To be sure, Russia has some particular reasons to dislike Hillary Clinton. The Russian political establishment is probably correct to believe that Clinton will pursue a more hawkish foreign policy than Obama, although she was likely to pursue a less aggressive Russia policy than any GOP candidates other than Trump or Paul. Reportedly, Putin remains resentful of Clinton’s decision to (accurately) point out fraud in the 2011 Russian legislative elections. And it’s surely worth noting that the United States and Russia have real foreign policy disagreements, including most notably the long-term nature of the governments in Damascus and Kiev, as well as the extent of security guarantees to former Soviet bloc states in Central and Eastern Europe.
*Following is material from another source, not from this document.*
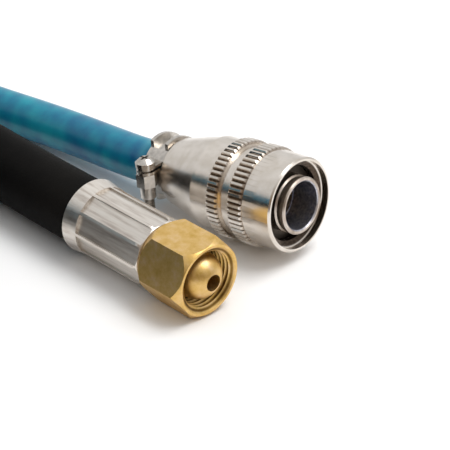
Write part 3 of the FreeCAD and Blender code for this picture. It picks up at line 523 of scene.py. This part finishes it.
def blue_hose(material):
    first = behind(COUPLER_MOUTH, COUPLER_TURN, COUPLER_TILT, BARB_FRONT)
    swollen = SWELL_LENGTH + SWELL_TAPER
    back = behind(COUPLER_MOUTH, COUPLER_TURN, COUPLER_TILT, BARB_FRONT + swollen + STRAIGHT)
    corner = behind(COUPLER_MOUTH, COUPLER_TURN, COUPLER_TILT, BARB_FRONT + swollen + STRAIGHT + BLUE_RUN)
    height = NUT_MOUTH.z + 3 * BLACK_RADIUS + BLUE_RADIUS + 2 * COIL_GAP
    turn, last, heading = coil_points(BLUE_RADIUS, BLUE_TURN_RADIUS, BLUE_START, BLUE_LOOPS,
                                      2 * BLUE_LOOPS, height)
    out = Vector((math.cos(BLUE_START), math.sin(BLUE_START), 0))
    ahead = Vector((-math.sin(BLUE_START), math.cos(BLUE_START), 0))
    entry = COIL_CENTRE + out * BLUE_TURN_RADIUS - ahead * 2 * BLUE_RADIUS + Vector((0, 0, height))
    end = last + heading * (2 * BLUE_RADIUS + BLUE_TAIL + swollen)
    points = [first, back, corner, *[Vector(p) * MM for p in BLUE_ROUTE], entry, *turn,
              last + heading * 2 * BLUE_RADIUS, end]
    line = smooth_line(points)

    def radius_at(station, whole):
        near = min(station, whole - station)
        taper = min(max((near - SWELL_LENGTH) / SWELL_TAPER, 0.0), 1.0)
        return BLUE_SWELL + (BLUE_RADIUS - BLUE_SWELL) * (1 - math.cos(taper * math.pi)) / 2

    hose = bent_tube("blue_hose", line, radius_at, material)
    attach(hose, "hoses")
    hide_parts("blue_hose_lead", "blue_hose_coil", "blue_hose_tail")
    return hose


# Floor, lights and camera

def floor():
    mesh = bpy.data.meshes.new("floor")
    half = FLOOR_HALF
    corners = [(-half, -half, 0), (half, -half, 0), (half, half, 0), (-half, half, 0)]
    mesh.from_pydata(corners, [], [(0, 1, 2, 3)])
    plane = bpy.data.objects.new("floor", mesh)
    plane.location.z = -FLOOR_DROP
    bpy.context.collection.objects.link(plane)
    material, tree, shader = start("white_floor", Roughness=0.6)
    shader.inputs["Base Color"].default_value = (FLOOR_TONE, FLOOR_TONE, FLOOR_TONE, 1.0)
    shader.inputs["Specular IOR Level"].default_value = 0.15
    mesh.materials.append(material)
    plane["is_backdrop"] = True


def softbox(name, place, size, power):
    data = bpy.data.lights.new(name, "AREA")
    data.shape = "RECTANGLE"
    data.size, data.size_y = size
    data.energy = power
    light = bpy.data.objects.new(name, data)
    light.location = place
    light.rotation_euler = (-Vector(place)).to_track_quat("-Z", "Y").to_euler()
    bpy.context.collection.objects.link(light)


def lights():
    softbox("key", KEY_PLACE, KEY_SIZE, KEY_POWER)
    world = bpy.data.worlds.new("studio")
    bpy.context.scene.world = world
    world.use_nodes = True
    tree = world.node_tree
    tree.nodes.clear()
    way = add(tree, "TexCoord").outputs["Generated"]
    light = add(tree, "VectorMath", {0: way, 1: BACKDROP_WAY}, operation="DOT_PRODUCT").outputs["Value"]
    light = add(tree, "MapRange", {"Value": light, "From Min": -1.0, "From Max": 1.2}).outputs["Result"]
    room = ramp(tree, light, *ROOM_TONES)
    around = add(tree, "Background", {"Color": room, "Strength": WORLD_STRENGTH})
    output = add(tree, "OutputWorld")
    tree.links.new(around.outputs["Background"], output.inputs["Surface"])


def camera():
    data = bpy.data.cameras.new("camera")
    data.sensor_width = CAMERA_SENSOR
    data.lens = CAMERA_LENS
    data.clip_start, data.clip_end = CAMERA_REACH
    eye = bpy.data.objects.new("camera", data)
    right = CAMERA_RIGHT.normalized()
    ahead = CAMERA_UP.cross(right).normalized()
    up = right.cross(ahead)
    turn = Matrix((right, up, -ahead)).transposed()
    eye.matrix_world = Matrix.Translation(CAMERA_PLACE) @ turn.to_4x4()
    bpy.context.collection.objects.link(eye)
    bpy.context.scene.camera = eye


looks = dress_the_fittings()
for spring in SPRINGS:
    squeezed_spring(*spring)
black_hose(looks["black_hose"])
blue_hose(looks["blue_hose"])
floor()
lights()
camera()
bpy.context.scene.view_settings.view_transform = "Standard"
boxes = {"cad": cad_box, "visual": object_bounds()}
boxes = {name: [list(corner) for corner in box] for name, box in boxes.items()}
Nonetheless, as of mid-2015, it looked very much like the Russia issue would play out in the 2016 election very much in the way it had played out in 2012, only more so. The Republican candidate would aggressively challenge Clinton on the failure of Obama’s policy of “appeasement,” and would link her directly to Russia’s occupation of Crimea and intervention in Syria. Clinton would respond by a) distancing herself from Obama, and b) claiming that an aggressive response to Russia would be irresponsible, notwithstanding Moscow’s provocations. On balance, this would work less well for Democrats in 2016 than it did in 2012. Mike Pence essentially played out this script in the VP debate.
And then Trump happened, and suddenly a massive vulnerability of the Democratic candidate became a significant asset. Just as suddenly, the Russian state suddenly had an ideologically sympathetic candidate to support. Crazy. To all appearances, this opportunity seems to have just dropped into Russia’s lap; to my mind, there’s little plausible evidence to indicate that Russia played any significant role in inspiring Trump to run, or in helping him prevail in the GOP primary. But given such an opportunity, the Russian intelligence services are running with it. Allies such as Wikileaks (I still think it’s wrong to refer to Assange as a Russian proxy; he has his own reasons, personal and ideological, for disliking Clinton) have actively supported this effort.
As an aside, it’s worth discussing against this backdrop the still-puzzling affinity that some leftish outfits (the Nation, obviously, but others) still have for Russian state propaganda. The reluctance in these quarters to grant that Russia has preferences regarding the 2016 US presidential election, and that it is actively pursuing those preferences, is genuinely odd. Part of this (paging Stephen Cohen) can be ascribed to the long-term habits of the Cold War, and a failure to notice that Russia had ceased to be even a rump revolutionary state, and had become an activist reactionary power. Some undoubtedly results from the fact that Putin was, indeed, on the correct side of the Iraq War debate, and that Russian media outlets in the United States (RT most notably) actively took an antagonistic stance towards the Bush administration. Some surely stems from residual gratitude for Russia’s role in promoting Julian Assange and harboring Edward Snowden, even as it has become apparent that Assange, at least, is more reactionary crank than progressive force. And related to this, there seems to be an implicit, undercurrent belief in some quarters that any political actor capable of resisting US foreign policy, even one which has become as actively pernicious and anti-progressive as Russia, is worth offering at least measured support. In any case, it sure would be nice if one of the flagship magazines of the American left was capable of noticing what the Russian state has become.
In any case, at this point it looks as if Russia’s effort to disrupt the 2016 US will fail utterly. Unless the polls change dramatically, Trump is going to get crushed. Clinton will undoubtedly remember Russia’s stance on the election, making it unlikely that we’ll see yet another “reset” effort with Moscow. A significant portion of the US electorate will believe that the election is illegitimate, but that’s hardly new. The really interesting developments will come in 2020; will the next GOP candidate pursue a traditional anti-Russian stance, or will the reactionary ideological affinity on display in this election have a long-term impact on the foreign policy debate in the US?